Write out again, unaltered, the lines from the start through the line containing "1000 * max(row[-1]".

======== SUPPLIED MATERIAL ========

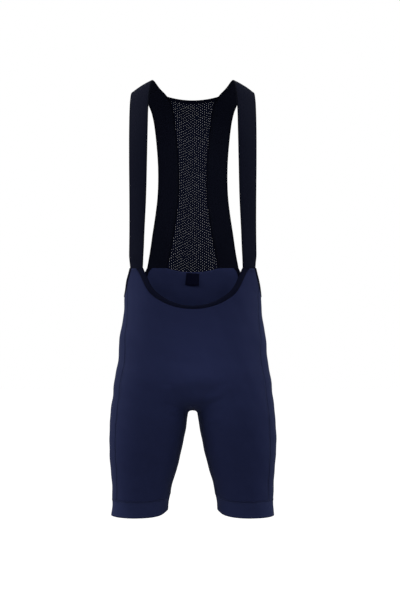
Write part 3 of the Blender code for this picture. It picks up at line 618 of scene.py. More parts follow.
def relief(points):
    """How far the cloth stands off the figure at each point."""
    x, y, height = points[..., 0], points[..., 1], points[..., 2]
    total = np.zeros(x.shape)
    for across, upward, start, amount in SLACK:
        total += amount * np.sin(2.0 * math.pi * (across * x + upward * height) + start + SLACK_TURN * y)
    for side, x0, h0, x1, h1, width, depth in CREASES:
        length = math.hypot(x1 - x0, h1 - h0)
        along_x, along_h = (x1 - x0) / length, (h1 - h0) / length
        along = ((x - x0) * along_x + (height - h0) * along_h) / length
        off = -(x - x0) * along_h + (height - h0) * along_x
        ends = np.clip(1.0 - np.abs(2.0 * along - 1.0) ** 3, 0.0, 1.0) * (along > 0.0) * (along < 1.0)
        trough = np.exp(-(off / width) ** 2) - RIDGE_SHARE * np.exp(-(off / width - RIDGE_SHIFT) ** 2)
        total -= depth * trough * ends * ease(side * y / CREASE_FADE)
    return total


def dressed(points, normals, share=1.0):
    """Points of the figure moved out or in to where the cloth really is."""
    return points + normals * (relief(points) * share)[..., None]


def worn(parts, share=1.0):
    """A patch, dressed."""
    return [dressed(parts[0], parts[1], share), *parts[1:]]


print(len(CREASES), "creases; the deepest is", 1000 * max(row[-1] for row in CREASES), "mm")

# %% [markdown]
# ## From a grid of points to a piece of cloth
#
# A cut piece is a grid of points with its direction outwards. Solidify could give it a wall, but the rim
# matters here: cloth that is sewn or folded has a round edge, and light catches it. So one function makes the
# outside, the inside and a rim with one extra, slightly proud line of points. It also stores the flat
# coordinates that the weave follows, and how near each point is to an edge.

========

WRITTEN ANSWER
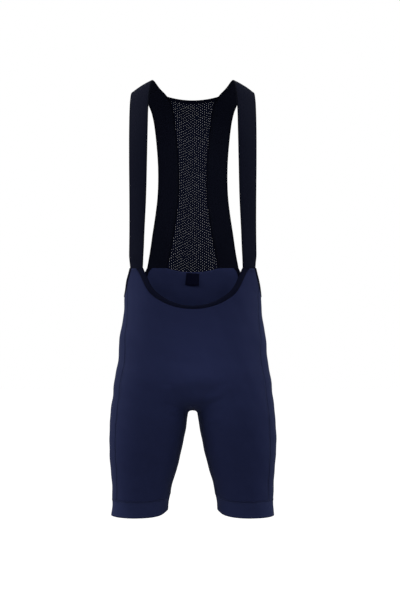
Write part 3 of the Blender code for this picture. It picks up at line 618 of scene.py. More parts follow.
def relief(points):
    """How far the cloth stands off the figure at each point."""
    x, y, height = points[..., 0], points[..., 1], points[..., 2]
    total = np.zeros(x.shape)
    for across, upward, start, amount in SLACK:
        total += amount * np.sin(2.0 * math.pi * (across * x + upward * height) + start + SLACK_TURN * y)
    for side, x0, h0, x1, h1, width, depth in CREASES:
        length = math.hypot(x1 - x0, h1 - h0)
        along_x, along_h = (x1 - x0) / length, (h1 - h0) / length
        along = ((x - x0) * along_x + (height - h0) * along_h) / length
        off = -(x - x0) * along_h + (height - h0) * along_x
        ends = np.clip(1.0 - np.abs(2.0 * along - 1.0) ** 3, 0.0, 1.0) * (along > 0.0) * (along < 1.0)
        trough = np.exp(-(off / width) ** 2) - RIDGE_SHARE * np.exp(-(off / width - RIDGE_SHIFT) ** 2)
        total -= depth * trough * ends * ease(side * y / CREASE_FADE)
    return total


def dressed(points, normals, share=1.0):
    """Points of the figure moved out or in to where the cloth really is."""
    return points + normals * (relief(points) * share)[..., None]


def worn(parts, share=1.0):
    """A patch, dressed."""
    return [dressed(parts[0], parts[1], share), *parts[1:]]


print(len(CREASES), "creases; the deepest is", 1000 * max(row[-1] for row in CREASES), "mm")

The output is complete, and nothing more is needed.